Apple corroborated the money angle in this. “Unfortunately, Microsoft proposed a version of xCloud that was not compliant with our App Store Review Guidelines, specifically the requirement to use in-app purchase to unlock additional features or functionality within an app,” Apple spokesperson Adam Dema said in a statement.
Choudhry, however, denied that IAP had anything to do with the final decision between Apple and Microsoft.
“The reasons for rejection were unrelated to in-app purchase capabilities; we currently provide Xbox Cloud Gaming through a singular Xbox Game Pass app in the Google Play Store without IAP enabled, for example, and we would do the same through the App Store if allowed,” Choudhry said.

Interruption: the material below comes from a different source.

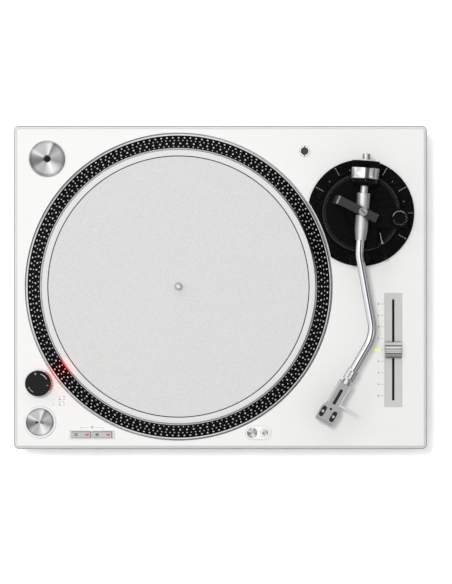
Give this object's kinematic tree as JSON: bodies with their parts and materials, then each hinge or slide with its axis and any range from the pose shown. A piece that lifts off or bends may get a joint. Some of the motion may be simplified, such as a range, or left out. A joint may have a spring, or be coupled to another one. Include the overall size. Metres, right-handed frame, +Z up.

“We explored many options to bring Cloud Gaming via Xbox Game Pass to Apple devices, always in ways that led with the customer experience first, which we believed was best through a singular app. Apple’s Store policies would have forced us to launch each game as an individual app—while we never favored that approach, we explored it as a possibility in the spirit of finding any solution to bring Cloud Gaming to iOS customers,” he explained.
“However between that email in March 2020 and our statement to The Verge in September 2020, Apple rejected our proposals and we were left without the ability to release a cohesive Xbox Game Pass offering through the App Store. We shifted our engineering priorities and have now moved to a browser-based solution making Xbox Cloud Gaming available to iOS customers through web browsers, and will continue to look for viable resolutions that allow us into the App Store,” Choudhry added.
However, he confirmed that in addition to the Xbox Game Pass, the company was also open to bringing select individual games to iOS “as we do today with titles like Minecraft”.